Dans ma maison, en Lorraine.
Songé, hier, à cette idée simple que je livre à mon lecteur, ma lectrice bénévoles : en littérature, on pourrait distinguer les « transhumants des siècles », les « enjambeurs des siècles » (Chateaubriand : 1768-1848) et ceux qui ont les deux pieds dans le même siècle (Hugo : 1802-1885). Mais, pour ce qui concerne Chateaubriand et Hugo, tous deux ont été les témoins de mutations considérables de la France : de la Monarchie à la Restauration, en passant par l’Empire, pour Chateaubriand, de l’Empire à la République en passant par le Second Empire, pour Hugo. Le parallèle entre ces deux écrivains pourrait être développé : n’est-ce pas le jeune Hugo qui disait : « je serai Chateaubriand, ou rien ». ?
Avant de quitter Romilly-Sur-Seine, j’achetai, avant-hier, des tuteurs et du fil pour « mon jardin zen » (quatre pots de lavande posés sur le goudron de la cour minuscule qui m’a été attribuée, au titre de « l’appartement de fonction ». *** me dit : « tu vas enlever ça, (les tuteurs et le fil), c’est ridicule ! ». Je lui répondis : « mon père disait à ma mère, avec une tendre ironie, lorsqu’elle se mêlait d’improviser des travaux de jardin : « c’est ton jardin polonais ». Eh bien, ces quatre pots de lavande sont mon jardin polonais ! »
Parti, hier, de Romilly-Sur-Seine, avec A. et ***, passé à la gare de Nancy pour déposer ***, puis dans la banlieue de Nancy pour boire une tasse de thé « Lipton », avec une rondelle de citron, chez ma mère, j’arrive ici vers 19H30. Ici, derrière ma maison, en Lorraine, ce n’est pas le goudron d’une cour qui m’attend, mais un jardin en friche, avec une herbe tellement haute qu’il faudrait une débroussailleuse performante (que je n’ai pas), pour en venir à bout. La maison possède, sur le devant, côté rue, une petite terrasse cimentée : le ciment s’est fissuré, par endroits, et les herbes sauvages y poussent, avec la complicité de l’eau qui coule du chéneau d’une minuscule véranda, par une gouttière qui pend, étrangement, dans le vide:
J’improvisai un repas, pour A. et moi.
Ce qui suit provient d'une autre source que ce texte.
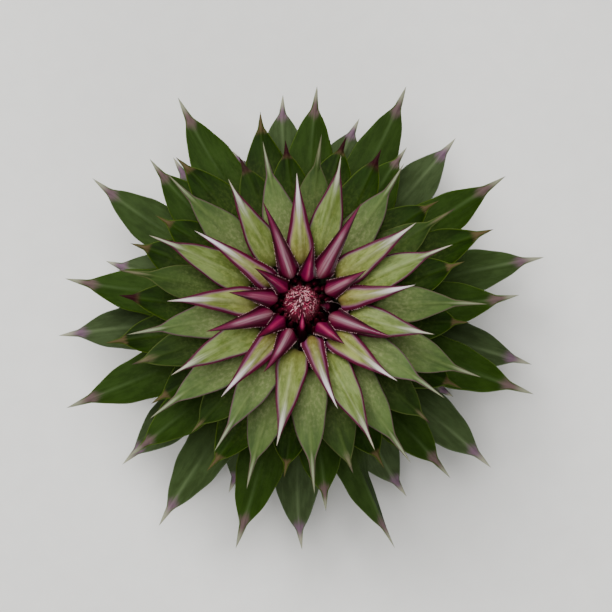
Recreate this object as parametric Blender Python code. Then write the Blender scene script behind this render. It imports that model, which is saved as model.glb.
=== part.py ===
"""A thistle flower head in bud, picked with a short stub of its stalk and set down face up.

Metres, +Z up along the stalk. The origin is under the middle of the head, on the surface that it rests on:
the cut stub stands there and the lowest bracts, bent back, touch it with their spines. The sizes below are
in millimetres and degrees.

Each bract is a lens-shaped strip carried along a curve in a plane through the axis: out of the receptacle,
up the side of the head, over a knee, and out to its spine. The curves of all the bracts are one nested
family, so no bract cuts another whatever way it leans round the axis.
"""

import math

import bmesh
import bpy
import numpy as np

MM = 0.001

# The spiral: bract 0 is the innermost, and each next one stands one golden turn further round and lower.
BRACTS = 107
FIRST_AZIMUTH = 270.0
GOLDEN_TURN = -137.54
SINGLE_BRACTS = 51  # the inner ones come away one by one
ROW_SIZE = 8  # the outer ones share a collar in rows of this many

# This head's own irregularities: how far a bract leans round the axis (degrees) and how much further out or
# nearer than the rule its spine ends.
LEAN = {1: 13, 5: 13, 6: 8, 8: -9, 10: 4, 13: 6, 14: 2.5, 15: 2, 17: 1, 18: 6, 19: 3, 20: -4, 21: -2,
        22: -3, 25: 4, 26: 2, 28: 2.5, 29: -2, 32: 1.5, 33: 3, 36: 1.5, 37: -4, 39: -1.5, 40: 1, 41: 1.5,
        43: -3, 45: -1.5, 47: 1.5, 49: 5, 50: -4, 53: -4, 54: -5, 55: -1, 56: 2, 57: 5, 61: -1, 63: -5,
        64: -6, 65: 4, 66: -2.5, 67: 2, 69: -5, 70: 2, 71: -4, 72: -1.5, 73: 2.5, 75: -1, 76: -2, 78: -1,
        79: -2, 80: -2, 81: 3, 82: -5, 83: -1, 85: -5, 87: 1, 88: 2, 89: 2, 90: -3, 91: -5.5, 92: 4, 93: -6}
LONGER = {6: 0.9, 7: -0.2, 9: 1.9, 12: 0.8, 14: 1.3, 15: -0.7, 18: -1.0, 21: 0.5, 23: -1.2, 26: 0.8,
          27: 0.9, 29: 0.8, 32: 0.3, 33: -0.4, 34: 0.8, 36: -0.5, 38: -1.7, 39: 0.3, 41: -0.5, 42: 0.4,
          43: -2.2, 44: 1.1, 52: 0.4, 53: 1.2, 54: 0.3, 55: -0.3, 56: 2.2, 57: -0.7, 62: 2.6, 64: 1.4,
          65: -1.2, 66: 0.4, 67: -0.5, 68: -0.5, 72: -0.3, 73: -1.1, 74: -0.3, 75: 0.7, 77: 0.2, 82: -0.6,
          85: -3.0, 87: -0.2, 89: -0.3, 90: -3.5, 91: 0.8, 93: -1.2}

# The receptacle and its stalk: a fleshy cone that narrows down to the cut stub.
STUB_RADIUS = 2.5
FOOT = np.array([2.75, 3.6])
RIM = np.array([6.2, 10.2])
RECEPTACLE_TOP = 10.5

# The head's globe, on which every bract has its knee: one radius, an upper and a lower height.
GLOBE_RADIUS = 12.0
GLOBE_CENTRE = 10.0
GLOBE_RISE = 12.6
GLOBE_DROP = 9.4

# The packed florets: a domed column that the innermost bracts wrap.
DOME_RADIUS = 1.8
DOME_TOP = 23.6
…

Quand la nuit descendit sur le village, je me rendis compte, seul, dans ma chambre, au premier étage, qu’à force de vivre quotidiennement dans une ville, j’avais désappris l’obscurité et le silence absolus d’une nuit sans lune, à la campagne.
Après une nuit difficile (le lit de fortune, sur lequel je dors dans cette maison est d’un inconfort absolu, et mes apnées du sommeil ont dû être nombreuses), je lis, ce matin, dans les Mémoires d’Outre-Tombe (Classiques de Poche, III, p. 456, op. cit.), cette phrase d’une force inouïe : « La presse est un élément jadis ignoré, une force autrefois inconnue, introduite maintenant dans le monde ; c’est la parole à l’état de foudre ; c’est l’électricité sociale ». Ne pourrait-on remplacer, aujourd’hui, le mot « presse », par le mot « internet » ?
Au-delà de ce que dit le texte de Chateaubriand, sur le plan historique, philosophique, artistique, religieux, il faut lire, en filigrane, le non-dit, tout ce qui se rapporte à sa vie privée Au-delà de son souci de construire une œuvre, ou d’agir sur le monde par la politique, le fil conducteur de sa vie est, en réalité, la vie affective. C’est exactement cela que tous ceux à qui je parle de mon admiration pour Chateaubriand et qui me regardent avec de grands yeux étonnés, n’ont jamais su voir. Je renvoie mon lecteur, ma lectrice bénévoles aux pages suivantes de cette édition des Classiques de Poche, Tome III : page 394, note 1, comme page 432, note 1, ou encore page 455, passim….Je ne saurais rédiger un « reader’s digest » de tout cela : il me semble que mon lecteur, ma lectrice ne peuvent faire l’économie de l’effort de lire cela dans le texte, et dans les notes précieuses, en bas de page, de Jean-Claude Berchet.